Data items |
================
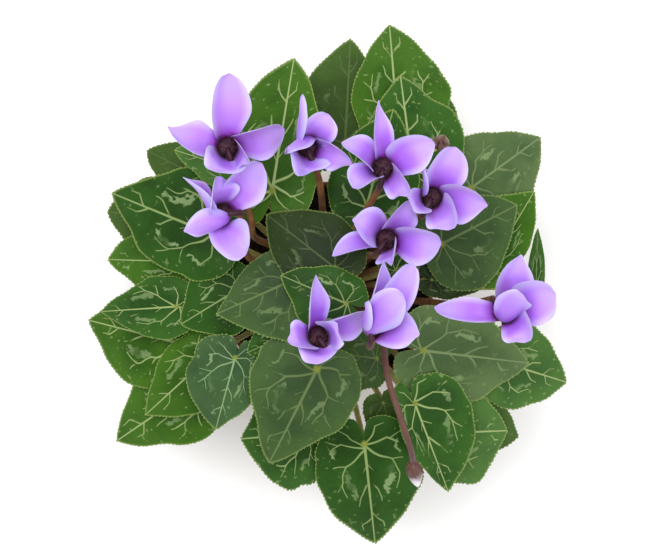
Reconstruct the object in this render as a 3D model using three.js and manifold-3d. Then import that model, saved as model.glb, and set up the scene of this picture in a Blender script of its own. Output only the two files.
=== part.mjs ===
// Potted cyclamen: a plastic nursery pot of soil, a half-buried corm, a dome of toothed heart-shaped leaves
// and nine nodding violet blooms with swept-back petals above them.
// Millimetres, +Z up, origin at the centre of the pot's underside.
import * as THREE from "three";
import { mergeVertices } from "three/addons/utils/BufferGeometryUtils.js";
import Module from "manifold-3d";

const wasm = await Module();
wasm.setup();
const radians = THREE.MathUtils.degToRad;

// Driving dimensions
const POT = {
  height: 92, rimRadius: 53, baseRadius: 37, wall: 1.4, floor: 2, segments: 24,
  collar: 13, collarStep: 2.2, lip: 1, footBevel: 1.5,
};
const DRAIN = { count: 6, radius: 4, ringRadius: 21, sides: 8 };
const SOIL = { edge: 79, bevel: 1.5, side: 2, mound: 83, shoulder: 36, slack: 1.6, lip: 2.5, segments: 16 };
const CORM = { radius: 24, halfHeight: 13, centre: 82, crown: 19.5, segments: 14, rings: 6 };
const GAP = 0.35; // between a piece and what it stands in
const STEM = { root: 4, neck: 1.5, spacing: 4.6, sides: 5, slack: 1.4, splay: 0.8, pull: 0.3, lean: 0.5 };
const FOOT_SEARCH = { widest: 48, turnStep: 4, slideStep: 0.5, turnPerCost: 5 };
const PETIOLE = { radius: 1.45, steps: 3 };
const STALK = { radius: 1.5, steps: 3 };
const DOME = { top: 132, fall: 45, radius: 120, power: 2.2 }; // surface that the leaves spread on
const BLADE = {
  thickness: 0.85, clearance: 1.9, innerRing: 0.56, tooth: 0.018, laidMargin: 1.05, stemSunk: 0.6,
  rise: 0.05, sag: 0.13, curl: 0.16, tilt: 0.08,
};
const GRID = { step: 2.5, half: 140 }; // plan grid on which the leaves are laid over each other
const PETAL = {
  thickness: 0.8, steps: 24, stations: [0, 4, 14, 24], columns: 2,
  ring: 4.6, sunk: 0.5, flare: 3, steep: 0.62, waist: 0.6, beyond: 1, arch: 2.5,
  claw: 3.2, full: 0.8, taper: 0.48, end: 0.42, rounding: 2.4, blunt: 0.5, sharp: 0.6,
  baseCup: 0.3, cup: 0.2,
};
const THROAT = { radius: 5, height: 4, segments: 6, profile: [[0, -0.1], [1, 0.1], [0.85, 0.65], [0, 1]] };
const CALYX = { lobes: 5, tipRadius: 4, notchRadius: 3.1, height: 2, edge: 0.8, droop: 0.4, seat: 0.5 };
// The stalk's bend over the nodding bloom: distance beside it and height above its mouth
const HOOK = {
  reach: 9.5, rise: 8.5, below: 12, steps: [[1, 0], [0.97, 0.6], [0.65, 0.97], [0.2, 0.94], [0, 0.62]],
};
const BUD = {
  segments: 7, profile: [[0, -0.07], [0.5, 0], [0.95, 0.2], [1, 0.4], [0.75, 0.65], [0.35, 0.87], [0, 1]],
};

// Half outline of a heart-shaped blade about its hub: angle from the tip in degrees, radius over the length
const OUTLINE = [
  [0, 1], [10, 0.84], [20, 0.72], [30, 0.65], [45, 0.6], [60, 0.565], [75, 0.53], [90, 0.5],
  [105, 0.46], [120, 0.41], [135, 0.36], [150, 0.31], [165, 0.25], [172, 0.17], [180, 0.05],
];
const OUTLINE_WIDTH = 1.02; // width over length of that outline
const FULLER = { within: 75, gain: 0.19 }; // swelling of a full blade on either side of its tip
const RIM_ANGLES = [11, 25, 40, 57, 75, 94, 114, 134, 152, 168]; // corners of one side of a blade
const INNER_CORNERS = [0, 3, 6, 9, 11, 13, 16, 19]; // rim corners that the inner ring of a blade faces

// Leaves from the lowest to the highest: hub x, hub y, tip x, tip y, width over length,
// share of the width on the left of the midrib, fold along the midrib, and fullness towards the tip.
// Measured from the plant's middle.
const LEAVES = [
  [9, 72, 11.8, 124.4, 0.9, 0.57, 0, 0.6],
  [-56, 51.5, -89.8, 68.6, 0.86, 0.5, 0, 0.9],
  [-75, 34, -109.5, 38, 1.08, 0.5, 0, 1.2],
  [-62, -47, -105.1, -76.4, 0.87, 0.5, 0, 0.6],
  [-10.5, -72, -43, -75, 1.5, 0.54, 0, 0.8],
  [28, -57, 34, -78, 1, 0.5, 0, 0.8],
  [71.8, 50, 106.7, 75.4, 1.1, 0.46, 0, 0.5],
  [69, -66, 95.6, -74.2, 1.12, 0.48, 0, 0.8],
  [104, 0.5, 105, 30, 0.28, 0.5, 0, 0.8],
  [-75, -27, -119, -15.9, 0.95, 0.58, 0, 0.8],
  [81.5, 11.5, 103.4, 48.3, 0.75, 0.65, 0.25, 1],
  [-71, 13, -109.3, 14.2, 0.85, 0.45, 0, 1],
  [51.5, 69, 59.5, 97, 0.8, 0.5, 0, 1],
  [86, -36.5, 119.6, -47, 1.17, 0.5, 0, 0.8],
  [58, -72, 90, -71, 1.5, 0.48, 0, 1],
  [52, 4, 77.5, 0, 0.8, 0.6, 0, 0.6],
  [34.7, 84.5, 31.1, 131.6, 1, 0.44, 0, 0.6],
  [57, 22, 94.8, 41.5, 1.15, 0.44, 0, 0.5],
  [48, -31, 100.8, -37.4, 0.87, 0.5, 0, 0.8],
  [-57.5, -33, -90.7, -63.4, 0.82, 0.55, 0, 0.6],
  [-75, -9.2, -112.6, -11.7, 0.82, 0.5, 0, 0.35],
  [-44, -0.5, -72.5, -18, 1.05, 0.5, 0, 1],
  [-56, 26.3, -107.2, 47.3, 0.93, 0.48, 0, 0.6],
  [42.5, 58, 36.5, 105.7, 1.02, 0.45, 0, 0.7],
  [-41, 57.5, -76, 68.6, 0.75, 0.42, 0, 0.6],
  [-27, 48.5, -16.3, 114.5, 0.72, 0.56, 0, 1],
  [18.6, -77.5, 24, -127.5, 1, 0.51, 0, 0.9],
  [43.5, -57.5, 60.4, -101.6, 0.76, 0.7, 0.2, 0.8],
  [25, -35, 2, -32, 1.35, 0.5, 0, 0.8],
  [-45.4, -34.5, -55.3, -70.4, 0.92, 0.4, 0, 1],
  [-21, -23.5, -39.5, -32, 1.1, 0.5, 0, 0.8],
  [34, 9, 43, 28, 0.9, 0.5, 0, 0.8],
  [20, 42, 33, 89.1, 0.85, 0.5, 0, 0.8],
  [-4.8, -40.2, -28.8, -87.1, 1.02, 0.46, 0, 0.4],
  [-18.5, 3.5, -55, -12.9, 1.15, 0.62, 0, 0.1],
  [4, 10, -30, 36.6, 0.92, 0.49, 0, 0.8],
  [9.5, -7.5, -23, 6.5, 0.93, 0.56, 0, 0.6],
];

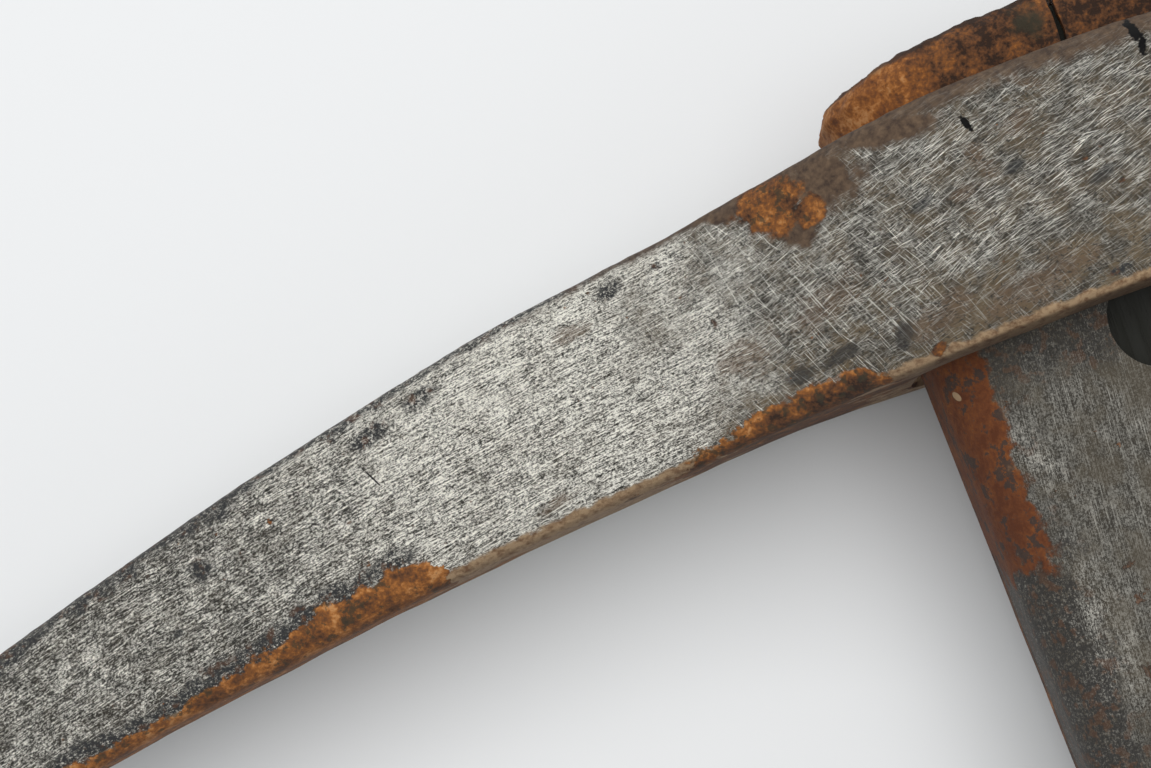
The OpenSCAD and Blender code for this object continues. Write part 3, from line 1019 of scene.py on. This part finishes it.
================
Aim of the exercise |
All of the records must be repeated exactly.

Task response |
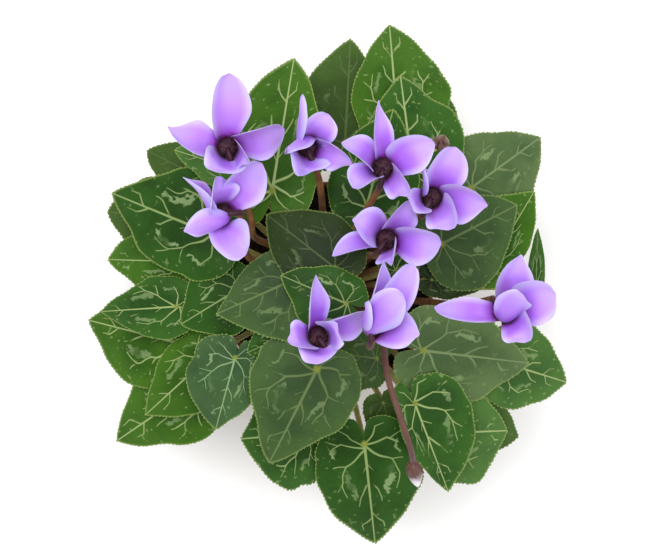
Reconstruct the object in this render as a 3D model using three.js and manifold-3d. Then import that model, saved as model.glb, and set up the scene of this picture in a Blender script of its own. Output only the two files.
=== part.mjs ===
// Potted cyclamen: a plastic nursery pot of soil, a half-buried corm, a dome of toothed heart-shaped leaves
// and nine nodding violet blooms with swept-back petals above them.
// Millimetres, +Z up, origin at the centre of the pot's underside.
import * as THREE from "three";
import { mergeVertices } from "three/addons/utils/BufferGeometryUtils.js";
import Module from "manifold-3d";

const wasm = await Module();
wasm.setup();
const radians = THREE.MathUtils.degToRad;

// Driving dimensions
const POT = {
  height: 92, rimRadius: 53, baseRadius: 37, wall: 1.4, floor: 2, segments: 24,
  collar: 13, collarStep: 2.2, lip: 1, footBevel: 1.5,
};
const DRAIN = { count: 6, radius: 4, ringRadius: 21, sides: 8 };
const SOIL = { edge: 79, bevel: 1.5, side: 2, mound: 83, shoulder: 36, slack: 1.6, lip: 2.5, segments: 16 };
const CORM = { radius: 24, halfHeight: 13, centre: 82, crown: 19.5, segments: 14, rings: 6 };
const GAP = 0.35; // between a piece and what it stands in
const STEM = { root: 4, neck: 1.5, spacing: 4.6, sides: 5, slack: 1.4, splay: 0.8, pull: 0.3, lean: 0.5 };
const FOOT_SEARCH = { widest: 48, turnStep: 4, slideStep: 0.5, turnPerCost: 5 };
const PETIOLE = { radius: 1.45, steps: 3 };
const STALK = { radius: 1.5, steps: 3 };
const DOME = { top: 132, fall: 45, radius: 120, power: 2.2 }; // surface that the leaves spread on
const BLADE = {
  thickness: 0.85, clearance: 1.9, innerRing: 0.56, tooth: 0.018, laidMargin: 1.05, stemSunk: 0.6,
  rise: 0.05, sag: 0.13, curl: 0.16, tilt: 0.08,
};
const GRID = { step: 2.5, half: 140 }; // plan grid on which the leaves are laid over each other
const PETAL = {
  thickness: 0.8, steps: 24, stations: [0, 4, 14, 24], columns: 2,
  ring: 4.6, sunk: 0.5, flare: 3, steep: 0.62, waist: 0.6, beyond: 1, arch: 2.5,
  claw: 3.2, full: 0.8, taper: 0.48, end: 0.42, rounding: 2.4, blunt: 0.5, sharp: 0.6,
  baseCup: 0.3, cup: 0.2,
};
const THROAT = { radius: 5, height: 4, segments: 6, profile: [[0, -0.1], [1, 0.1], [0.85, 0.65], [0, 1]] };
const CALYX = { lobes: 5, tipRadius: 4, notchRadius: 3.1, height: 2, edge: 0.8, droop: 0.4, seat: 0.5 };
// The stalk's bend over the nodding bloom: distance beside it and height above its mouth
const HOOK = {
  reach: 9.5, rise: 8.5, below: 12, steps: [[1, 0], [0.97, 0.6], [0.65, 0.97], [0.2, 0.94], [0, 0.62]],
};
const BUD = {
  segments: 7, profile: [[0, -0.07], [0.5, 0], [0.95, 0.2], [1, 0.4], [0.75, 0.65], [0.35, 0.87], [0, 1]],
};

// Half outline of a heart-shaped blade about its hub: angle from the tip in degrees, radius over the length
const OUTLINE = [
  [0, 1], [10, 0.84], [20, 0.72], [30, 0.65], [45, 0.6], [60, 0.565], [75, 0.53], [90, 0.5],
  [105, 0.46], [120, 0.41], [135, 0.36], [150, 0.31], [165, 0.25], [172, 0.17], [180, 0.05],
];
const OUTLINE_WIDTH = 1.02; // width over length of that outline
const FULLER = { within: 75, gain: 0.19 }; // swelling of a full blade on either side of its tip
const RIM_ANGLES = [11, 25, 40, 57, 75, 94, 114, 134, 152, 168]; // corners of one side of a blade
const INNER_CORNERS = [0, 3, 6, 9, 11, 13, 16, 19]; // rim corners that the inner ring of a blade faces

// Leaves from the lowest to the highest: hub x, hub y, tip x, tip y, width over length,
// share of the width on the left of the midrib, fold along the midrib, and fullness towards the tip.
// Measured from the plant's middle.
const LEAVES = [
  [9, 72, 11.8, 124.4, 0.9, 0.57, 0, 0.6],
  [-56, 51.5, -89.8, 68.6, 0.86, 0.5, 0, 0.9],
  [-75, 34, -109.5, 38, 1.08, 0.5, 0, 1.2],
  [-62, -47, -105.1, -76.4, 0.87, 0.5, 0, 0.6],
  [-10.5, -72, -43, -75, 1.5, 0.54, 0, 0.8],
  [28, -57, 34, -78, 1, 0.5, 0, 0.8],
  [71.8, 50, 106.7, 75.4, 1.1, 0.46, 0, 0.5],
  [69, -66, 95.6, -74.2, 1.12, 0.48, 0, 0.8],
  [104, 0.5, 105, 30, 0.28, 0.5, 0, 0.8],
  [-75, -27, -119, -15.9, 0.95, 0.58, 0, 0.8],
  [81.5, 11.5, 103.4, 48.3, 0.75, 0.65, 0.25, 1],
  [-71, 13, -109.3, 14.2, 0.85, 0.45, 0, 1],
  [51.5, 69, 59.5, 97, 0.8, 0.5, 0, 1],
  [86, -36.5, 119.6, -47, 1.17, 0.5, 0, 0.8],
  [58, -72, 90, -71, 1.5, 0.48, 0, 1],
  [52, 4, 77.5, 0, 0.8, 0.6, 0, 0.6],
  [34.7, 84.5, 31.1, 131.6, 1, 0.44, 0, 0.6],
  [57, 22, 94.8, 41.5, 1.15, 0.44, 0, 0.5],
  [48, -31, 100.8, -37.4, 0.87, 0.5, 0, 0.8],
  [-57.5, -33, -90.7, -63.4, 0.82, 0.55, 0, 0.6],
  [-75, -9.2, -112.6, -11.7, 0.82, 0.5, 0, 0.35],
  [-44, -0.5, -72.5, -18, 1.05, 0.5, 0, 1],
  [-56, 26.3, -107.2, 47.3, 0.93, 0.48, 0, 0.6],
  [42.5, 58, 36.5, 105.7, 1.02, 0.45, 0, 0.7],
  [-41, 57.5, -76, 68.6, 0.75, 0.42, 0, 0.6],
  [-27, 48.5, -16.3, 114.5, 0.72, 0.56, 0, 1],
  [18.6, -77.5, 24, -127.5, 1, 0.51, 0, 0.9],
  [43.5, -57.5, 60.4, -101.6, 0.76, 0.7, 0.2, 0.8],
  [25, -35, 2, -32, 1.35, 0.5, 0, 0.8],
  [-45.4, -34.5, -55.3, -70.4, 0.92, 0.4, 0, 1],
  [-21, -23.5, -39.5, -32, 1.1, 0.5, 0, 0.8],
  [34, 9, 43, 28, 0.9, 0.5, 0, 0.8],
  [20, 42, 33, 89.1, 0.85, 0.5, 0, 0.8],
  [-4.8, -40.2, -28.8, -87.1, 1.02, 0.46, 0, 0.4],
  [-18.5, 3.5, -55, -12.9, 1.15, 0.62, 0, 0.1],
  [4, 10, -30, 36.6, 0.92, 0.49, 0, 0.8],
  [9.5, -7.5, -23, 6.5, 0.93, 0.56, 0, 0.6],
];

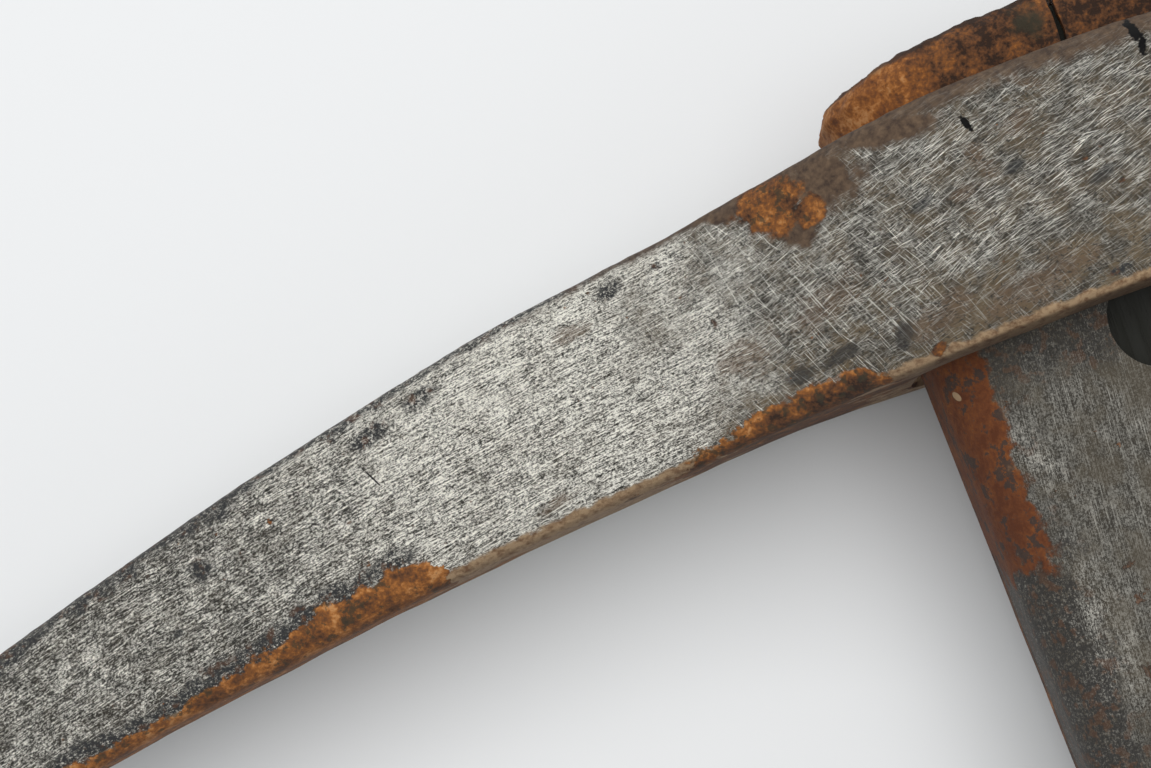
The OpenSCAD and Blender code for this object continues. Write part 3, from line 1019 of scene.py on. This part finishes it.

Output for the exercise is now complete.